Réponse de PhA le 05/03/2013 à 19h06
@ Ambre
Ambre, je me permets de vous saluer. Nous avions sympathisé chez Solko, si vous vous rappelez, et nous étions promis des crêpes si nous faisions certaines lectures... Depuis vous avez créé un blogue que j'ai découvert il n'y a pas longtemps (lien chez notre ami Dominique Chaussois dont le nom aujourd'hui serre la gorge).
Commentaire n°5 posté par Michèle P le 05/03/2013 à 18h43
@ Michele P.
Solko oui je me souviens, j'avoue avoir été obligée de me limiter pour mes blogs favoris pour ne pas passer mes journées sur Internet.
Des crêpes... liées à la littérature? J'ai la mémoire qui flanche (je parle sérieusement).
Commentaire n°6 posté par Ambre le 05/03/2013 à 20h52
Oui il s'agissait de payer des crêpes à celle qui lirait en entier La Recherche et puis l'Ulysse de Joyce. Pour Joyce, vous m'aviez dit : je vous offre les crêpes tout de suite :)
Je vous soupçonne d'avoir oublié tout ça :) C'est marrant comme dans les échanges au fil des ans, les souvenirs des uns et des autres ne sont sûrement pas les mêmes, chacun poursuivant sa route, riche de mille birbs :)
Commentaire n°7 posté par Michèle P le 05/03/2013 à 21h25
Oh je suis désolée. je m'en souviens maintenant que vous me le dites. Du coup je me souviens de plein de trucs chez Solko. Je suis une "lâcheuse".  Mais il faut savoir que j'ai de longues périodes où je ne commente plus (même ici) ce qui ne m'empêche pas de lire tous les billets, sans lire les commentaires de mes blogs favoris... qui se comptent aujourd'hui sur les huit:)) doigts d'une main tout de même.
Voilà.
Commentaire n°8 posté par Ambre le 05/03/2013 à 22h01
@Ambre, encore :)
Ne vous inquiétez pas je crois que les choix font partie de la vie et il est moultes blogues que je porte dans mon coeur sans les fréquenter assidûment.

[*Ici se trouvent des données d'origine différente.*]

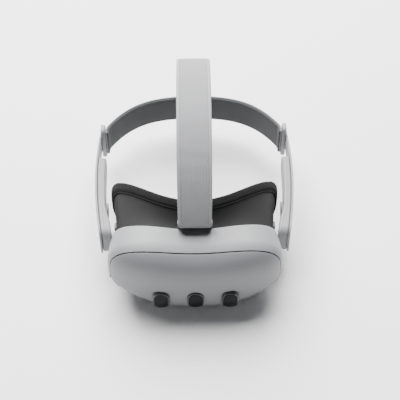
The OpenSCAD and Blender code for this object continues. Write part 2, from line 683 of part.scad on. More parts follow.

Je recherchais où j'avais vu le lien vers votre blogue et me demandais si je perdais la boule puisque dans vos signatures de commentaires vous ne mettez jamais le lien. Ni ici, ni chez Depluloin. En fait c'est dans le corps de votre commentaire chez Philippe Annocque, à propos du pont Firmin. Adresse à laquelle écrivait Edmond, son "jeune grand-père".